37 Thus, some of the opacity is due to stromal edema. Full recovery of transparency, especially in human corneas with lower corneal endothelial proliferative potential, may require simultaneous treatment with rho-kinase inhibitors to stimulate corneal endothelial proliferation
38 or endothelial replacement surgery.
All alkali-burned corneas in this study treated with BSS vehicle six times a day developed moderate to severe CNV that further compromises corneal transparency and vision (
Fig. 1A,
Supplementary Fig. S1). Further study is needed to determine if losartan plus corticosteroid therapy alone could provide effective treatment to reduce CNV after severe corneal injuries or whether the application of other inhibitors of CNV would be needed.
This study demonstrated that severe sodium hydroxide injuries are commonly associated with damage to the corneal endothelium and Descemet's membrane that increase the corneal fibrosis response. This is analogous to findings regarding the effects of chemical burns caused by bioweapon agents, such as sulfur mustard, where corneal endothelial damage was a major determinate of the long-term outcomes of injury.
39,40 Combined topical losartan and corticosteroids could also decrease myofibroblast generation and corneal scarring fibrosis that occur in response to these chemical bio-weapon agents.
This study also found that collagen type IV produced by corneal fibroblasts, which was not associated with the epithelial BM or Descemet's BM, was upregulated in the stroma after alkali burn injury, similar to what was noted after descemetorhexis injury in prior studies.
7,22 The increase was most prominent in the anterior and posterior stroma, nearest to the tear film and aqueous humor sources of TGF-β1 and TGF-β2.
5,22 TGF-β1 directly stimulates corneal fibroblasts to upregulate collagen type IV production.
7 Since collagen type IV directly binds TGF-β1 and TGF-β2
41,42 and prevents their binding to the cognate TGF-β receptors, thereby modulating the effects of TGF-β on stromal cells, this collagen type IV upregulation likely represents a feedback regulatory pathway to modulate the effects of TGF-β on corneal fibroblasts, myofibroblasts, and other stromal cells.

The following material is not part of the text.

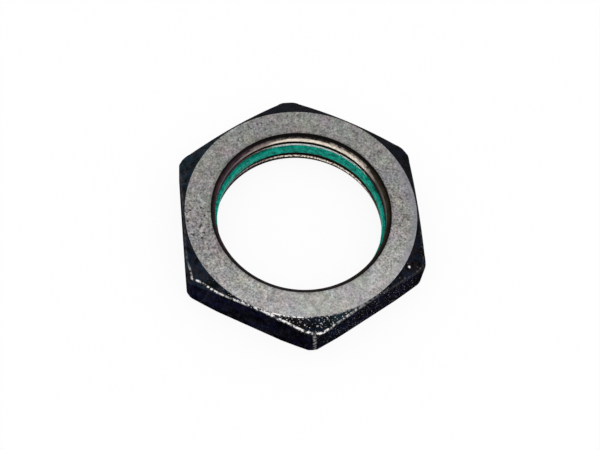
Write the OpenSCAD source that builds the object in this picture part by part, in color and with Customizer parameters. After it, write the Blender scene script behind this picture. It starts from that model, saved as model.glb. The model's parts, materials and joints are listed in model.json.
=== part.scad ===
// Thin hexagonal locknut for a fine 1 inch straight thread, with a polyamide locking ring in its bore.
// Millimetres, +Z up. The origin is the bore's centre on the bottom face, and two flats face +X and -X.
// The bore is drawn at the crests of the thread, whose fine form is left out.

/* [Thread] */
// Major diameter of the thread, at its roots
thread_d = 25.4; // [24:0.1:28]
// Threads in one inch of length
threads_per_inch = 24; // [20:1:32]

/* [Hexagon] */
// Steel between the thread's roots and each flat
flat_wall = 3.97; // [3.2:0.01:6]
// Thickness from the bottom face to the top face
thickness = 6.35; // [5.6:0.05:9]
// Radius of the six upright corners
corner_radius = 1.3; // [0.8:0.1:4]

/* [Faces] */
// Slope of the turned chamfers, measured from the face
chamfer_angle = 25; // [15:1:35]
// How far inside the flats the round edge of the top face lies
top_face_inset = 0.27; // [0:0.01:1.2]
// How far outside the flats the chamfer on the bottom face starts
bottom_face_outset = 0.7; // [0:0.01:1]
// Radius where the top chamfer rolls over into the corners
top_shoulder = 0.9; // [0.4:0.1:2.4]
// Radius where the bottom chamfer rolls over into the corners
bottom_shoulder = 0.5; // [0.4:0.1:1.4]
// Included angle of the countersinks
countersink_angle = 105; // [80:1:120]
// Depth of the countersink in the top face
top_countersink = 0.5; // [0.2:0.01:0.9]
// Depth of the countersink in the bottom face
bottom_countersink = 0.45; // [0.2:0.01:0.9]

/* [Locking ring] */
// Height of the ring, which lies at mid-thickness
ring_height = 1.6; // [1.2:0.05:2.2]
// Thickness of the ring from its inside to its outside
ring_wall = 1.6; // [1.2:0.05:2]
// How far the ring reaches in past the thread's roots, to grip the male thread
ring_bite = 0.9; // [0.4:0.05:1]
// Small chamfer on the ring's two inner edges
ring_lead_in = 0.05; // [0.02:0.01:0.5]
// Clearance round the outside of the ring
ring_side_gap = 0.05; // [0.02:0.01:0.15]
// Clearance over the top of the ring
ring_top_gap = 0.1; // [0.02:0.01:0.3]

/* [Hidden] */
$fn = 120;
inch = 25.4;
// Overrun of each cut past the face it opens
cut = 0.5;
// A 60 degree thread's crests stand this share of the pitch in from its roots
thread_depth = 0.5413 * inch / threads_per_inch;
thread_r = thread_d / 2;
crest_r = thread_r - thread_depth;
flat_r = thread_r + flat_wall;
// Distance from the axis to the centre of a corner's round, and to the corner itself
corner_centre_r = (flat_r - corner_radius) / cos(30);
corner_reach = corner_centre_r + corner_radius;
top_circle_r = flat_r - top_face_inset;
bottom_circle_r = flat_r + bottom_face_outset;
ring_inner_r = thread_r - ring_bite;
ring_outer_r = ring_inner_r + ring_wall;
groove_r = ring_outer_r + ring_side_gap;
groove_height = ring_height + ring_top_gap;
groove_floor = (thickness - groove_height) / 2;

// Where a chamfer ends and its shoulder begins: the radius there, the drop from the face, and the
// depth of the shoulder's centre below the face
function shoulder_r(round) = corner_reach - round * (1 - sin(chamfer_angle));
function shoulder_drop(circle_r, round) = (shoulder_r(round) - circle_r) * tan(chamfer_angle);
function shoulder_centre(circle_r, round) = shoulder_drop(circle_r, round) + round * cos(chamfer_angle);

// Plan outline: six flats, each ending at the tangent points of two round corners
module rounded_hexagon() {
    polygon([for (corner = [30:60:330], side = [-30, 30])
        corner_centre_r * [cos(corner), sin(corner)]
        + corner_radius * [cos(corner + side), sin(corner + side)]]);
    for (corner = [30:60:330])
        rotate(corner) translate([corner_centre_r, 0]) circle(r = corner_radius);
}

// Half section of the turning: two chamfers that roll over into the corners through round shoulders
module turned_section() {
    top_centre = thickness - shoulder_centre(top_circle_r, top_shoulder);
    bottom_centre = shoulder_centre(bottom_circle_r, bottom_shoulder);
    polygon([
        [0, 0],
        [bottom_circle_r, 0],
        [shoulder_r(bottom_shoulder), shoulder_drop(bottom_circle_r, bottom_shoulder)],
        [corner_reach, bottom_centre],
        [corner_reach, top_centre],
        [shoulder_r(top_shoulder), thickness - shoulder_drop(top_circle_r, top_shoulder)],
        [top_circle_r, thickness],
        [0, thickness]
    ]);
    translate([corner_reach - bottom_shoulder, bottom_centre]) circle(r = bottom_shoulder);
    translate([corner_reach - top_shoulder, top_centre]) circle(r = top_shoulder);
}

// A countersink, drawn as in the top face and opening upwards from the crests
module countersink(depth) {
    height = depth + cut;
    translate([0, 0, -depth])
        cylinder(h = height, r1 = crest_r, r2 = crest_r + height * tan(countersink_angle / 2));
}

module nut_body() {
    color("#57575b")
    difference() {
        intersection() {
            linear_extrude(thickness) rounded_hexagon();
            rotate_extrude() turned_section();
        }
        translate([0, 0, -cut]) cylinder(h = thickness + 2 * cut, r = crest_r);
        translate([0, 0, thickness]) countersink(top_countersink);
        mirror([0, 0, 1]) countersink(bottom_countersink);
        translate([0, 0, groove_floor]) cylinder(h = groove_height, r = groove_r);
    }
}

module locking_ring() {
    color("#147869")
    translate([0, 0, groove_floor]) rotate_extrude() polygon([
        [ring_inner_r, ring_lead_in],
        [ring_inner_r + ring_lead_in, 0],
        [ring_outer_r, 0],
        [ring_outer_r, ring_height],
        [ring_inner_r + ring_lead_in, ring_height],
        [ring_inner_r, ring_height - ring_lead_in]
    ]);
}

nut_body();
locking_ring();
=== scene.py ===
import json
import math

import bpy
from mathutils import Matrix, Vector


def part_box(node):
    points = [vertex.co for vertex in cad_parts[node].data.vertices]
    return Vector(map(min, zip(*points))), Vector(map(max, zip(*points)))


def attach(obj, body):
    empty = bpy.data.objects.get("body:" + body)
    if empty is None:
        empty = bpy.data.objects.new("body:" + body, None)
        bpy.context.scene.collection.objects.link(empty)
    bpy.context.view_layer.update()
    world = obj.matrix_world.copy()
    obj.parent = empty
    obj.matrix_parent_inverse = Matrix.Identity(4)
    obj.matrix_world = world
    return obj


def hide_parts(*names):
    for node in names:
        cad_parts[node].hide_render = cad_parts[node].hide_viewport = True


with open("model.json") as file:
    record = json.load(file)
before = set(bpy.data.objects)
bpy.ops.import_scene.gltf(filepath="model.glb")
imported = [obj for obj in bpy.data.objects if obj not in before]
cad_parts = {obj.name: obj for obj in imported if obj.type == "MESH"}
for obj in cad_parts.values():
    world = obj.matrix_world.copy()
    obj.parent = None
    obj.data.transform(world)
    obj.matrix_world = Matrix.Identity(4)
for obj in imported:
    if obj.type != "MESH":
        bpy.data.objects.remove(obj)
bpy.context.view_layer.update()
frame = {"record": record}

MM = 0.001
STEPS = 192

# Sizes that the frame gives
nut_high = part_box("nut_body")[1]
ring_low, ring_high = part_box("locking_ring")
thread_mount = next(mount for mount in frame["record"]["mounts"] if mount["name"] == "thread")
flat_r, corner_reach, thickness = nut_high
crest_r = thread_mount["dims"]["r_mm"] * MM
ring_outer_r = ring_high.x

# Corners, chamfers and shoulders: each chamfer rolls over into the corners through a round shoulder
corner_radius = 1.3 * MM
chamfer_slope = math.radians(25)
top_circle_r = flat_r - 0.27 * MM
bottom_circle_r = flat_r + 0.7 * MM
top_shoulder = 0.9 * MM
bottom_shoulder = 0.5 * MM
crease_r = corner_reach - top_shoulder * (1 - math.sin(chamfer_slope))
broken_edge = 0.12 * MM
rim_round = 0.1 * MM
nick = (14.05, -9.65, 0)

# Bore: countersinks, and the groove that holds the ring
countersink_half_angle = math.radians(105 / 2)
top_countersink = 0.5 * MM
bottom_countersink = 0.32 * MM
groove_r = ring_outer_r + 0.05 * MM

# Right-hand thread, 24 turns to the inch, which fades out under the top face at the right
pitch = 25.4 * MM / 24
root_r = crest_r + 0.42 * MM
root_flat = 0.14 * MM
thread_flank = math.radians(30)
thread_turns = 6
thread_end_azimuth = math.radians(-20)
thread_end_z = 5.515 * MM
thread_fade = math.radians(60)

# Inside of the ring, which stands a little inside the crests
ring_inner_r = crest_r - 0.327 * MM
ring_top_edge = 0.05 * MM
ring_bottom_edge = 0.2 * MM
ring_top = ring_high.z - 0.06 * MM
groove_top = ring_top + 0.02 * MM

# The camera looks at the bore's centre on the bottom face, apart from its shift
camera_azimuth = math.radians(-14.308)
camera_elevation = math.radians(61.776)
camera_roll = math.radians(9.5785)
camera_distance = 187.34 * MM
camera_lens_mm = 77.61
camera_shift = (0.00312, 0.0103)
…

7 This regulatory pathway is also likely active in other organs where injuries trigger fibrosis and organ dysfunction.
43 Losartan, via its modulation of TGF-β signaling, decreased collagen type IV production in the stroma after alkali burn injury, similar to what was found in the descemetorhexis injury model in rabbits.
7 This decrease in collagen type IV production extending to the posterior stroma confirms topical losartan penetration into the stroma.
In conclusion, combined topical treatment with losartan and corticosteroids most effectively decreased corneal opacity and stromal myofibroblast generation after severe alkali burn injury. Further study is needed to optimize the dosing regimens and the timing of treatment after injury to provide effective therapy for chemical burns in humans.